Invited Keynote Dr. Mariano Ceccato University of Verona
Security Testing of Android Apps
Android facilitates apps interoperation and integration through inter-process communication mechanism, by allowing an app to request a task from another app that is installed on the same device. However, this interoperation mechanism poses security risks if an app does not implement it properly, such as permission re-delegation vulnerabilities, i.e., a form of privilege escalation where unprivileged malicious apps exploit vulnerable privileged apps to take privileged actions on the attacker behalf. Static analysis techniques as well as run-time protections have been proposed to detect permission re-delegation vulnerabilities. However, as acknowledged by their authors, most of these approaches are affected by many false positives because they do not discriminate between benign task requests and actual permission re-delegation vulnerabilities.
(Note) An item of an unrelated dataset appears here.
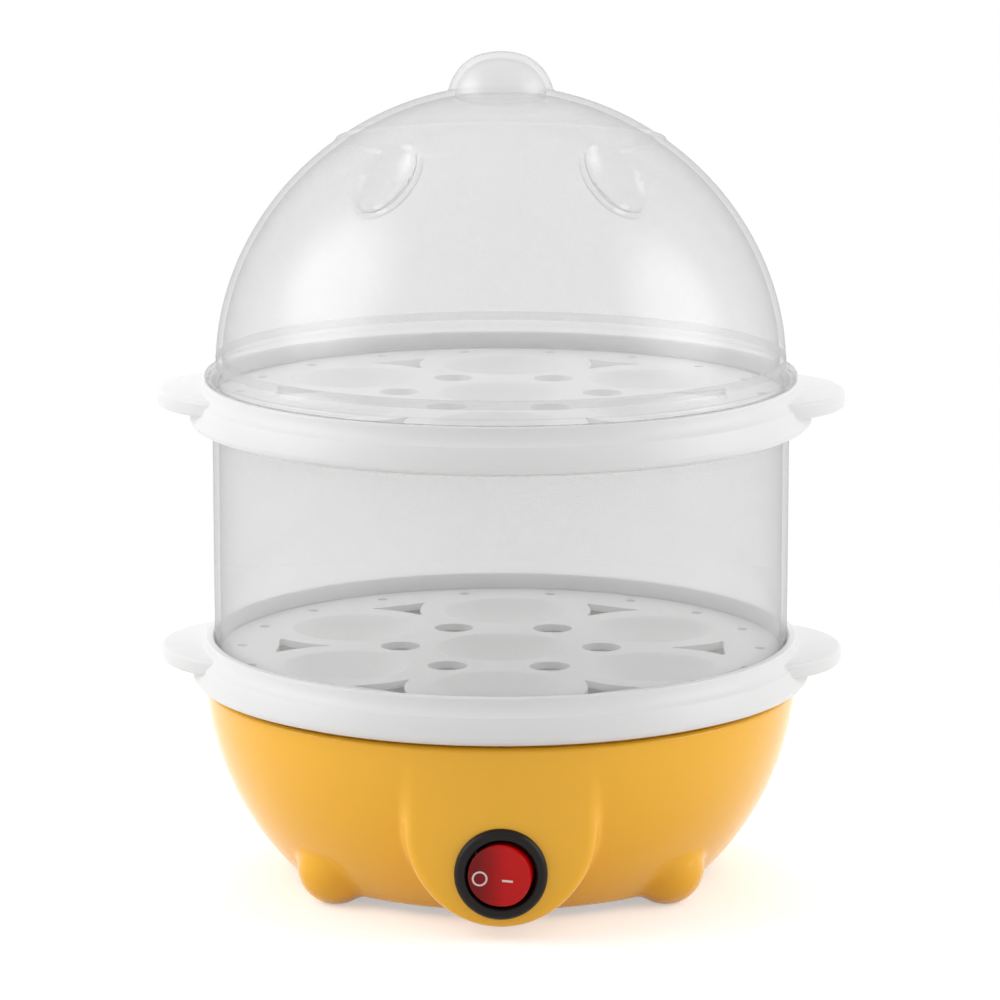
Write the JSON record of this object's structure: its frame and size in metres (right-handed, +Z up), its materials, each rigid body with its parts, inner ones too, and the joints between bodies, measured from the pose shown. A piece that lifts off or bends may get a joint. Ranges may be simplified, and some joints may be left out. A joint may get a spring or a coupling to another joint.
{
  "type": "egg boiler",
  "caption": "Electric egg boiler: a round heated base with a rocker switch, stacked egg trays, a clear ring between them and a clear domed lid with a knob.",
  "frame": {"origin": "centre of the bowl's axis on the floor plane", "axes": "+Z up along the stack, +X to the right, the switch faces -Y"},
  "size_m": [0.178, 0.161, 0.2143],
  "materials": {
    "yellow_plastic": "moulded polypropylene, glossy",
    "white_plastic": "moulded polypropylene, satin gloss",
    "clear_plastic": "clear moulded plastic, slightly milky",
    "cover_plastic": "moulded polypropylene, fine texture",
    "stainless": "drawn stainless sheet, satin",
    "zinc_steel": "zinc plated",
    "silicone": "moulded silicone, matt",
    "aluminium": "plain sheet and tube",
    "sealing_ceramic": "potted bead, matt",
    "brass": "stamped",
    "phenolic": "moulded phenolic",
    "glass_sleeving": "woven glass sleeve",
    "switch_black": "moulded nylon, satin",
    "rocker_red": "translucent red, polished",
    "nylon_white": "moulded nylon",
    "lead_brown": "silicone insulated lead",
    "lead_white": "silicone insulated lead",
    "lead_blue": "silicone insulated lead"
  },
  "bodies": {
    "base": {"base_housing": "yellow_plastic", "deck_ring": "yellow_plastic", "bottom_cover": "cover_plastic", "cover_screws": "zinc_steel", "heating_plate": "stainless", "plate_gasket": "silicone", "heat_spreader": "aluminium", "heating_element": "aluminium", "element_seals": "sealing_ceramic", "element_pins": "zinc_steel", "plate_studs": "zinc_steel", "clamp_bar": "zinc_steel", "clamp_washers": "zinc_steel", "clamp_nuts": "zinc_steel", "thermostat_cap": "aluminium", "thermostat_case": "phenolic", "thermostat_blades": "brass", "thermal_fuse": "glass_sleeving", "fuse_clip": "zinc_steel", "switch_body": "switch_black", "switch_tabs": "brass", "cord_gland": "switch_black", "gland_nut": "switch_black", "connector_block": "nylon_white", "block_inserts": "brass", "block_screws": "zinc_steel", "push_on_terminals": "brass", "wire_live": "lead_brown", "wire_switched": "lead_brown", "wire_to_fuse": "lead_white", "wire_from_fuse": "lead_white", "wire_neutral": "lead_blue"},
    "lower_tier": {"lower_tray": "white_plastic"},
    "ring": {"clear_ring": "clear_plastic"},
    "upper_tier": {"upper_tray": "white_plastic"},
    "lid": {"dome_lid": "clear_plastic", "lid_knob": "clear_plastic"},
    "rocker": {"switch_rocker": "rocker_red", "rocker_plunger": "nylon_white"},
    "seesaw": {"switch_seesaw": "brass"}
  },
  "joints": [
    {"name": "lower_tray_lift", "type": "slide", "parent": "base", "child": "lower_tier", "axis": [0, 0, 1], "range_m": [0, 0.06]},
    {"name": "ring_lift", "type": "slide", "parent": "lower_tier", "child": "ring", "axis": [0, 0, 1], "range_m": [0, 0.08]},
    {"name": "upper_tray_lift", "type": "slide", "parent": "ring", "child": "upper_tier", "axis": [0, 0, 1], "range_m": [0, 0.06]},
    {"name": "lid_lift", "type": "slide", "parent": "upper_tier", "child": "lid", "axis": [0, 0, 1], "range_m": [0, 0.12]},
    {"name": "rocker_hinge", "type": "hinge", "parent": "base", "child": "rocker", "pos_m": [0, -0.0757, 0.0176], "axis": [0, 0, 1], "range_deg": [0, 20]},
    {"name": "seesaw_hinge", "type": "hinge", "parent": "base", "child": "seesaw", "pos_m": [0, -0.0643, 0.0176], "axis": [0, 0, 1], "range_deg": [-12, 0]}
  ],
  "couplings": [
    {"joint": "seesaw_hinge", "follows": "rocker_hinge", "ratio": -0.6}
  ]
}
In this keynote, we will present a recent approach aiming at filling this gap and at bridging static and dynamic analysis with security testing for precise detection of permission re-delegation vulnerabilities. Our approach first groups a large set of benign and non-vulnerable apps into different clusters, based on their similarities in terms of functional descriptions. It then generates permission re-delegation model for each cluster, which characterizes common permission re-delegation behaviors of the apps in the cluster. Given an app under test, our approach checks whether it has permission re-delegation behaviors that deviate from the model of the cluster it belongs to. If that is the case, it generates test cases to detect the vulnerabilities, that show how the vulnerabilities can be exploited. Empirical validation suggests that this security testing approach outperforms state-of-the-art in terms of vulnerability detection precision.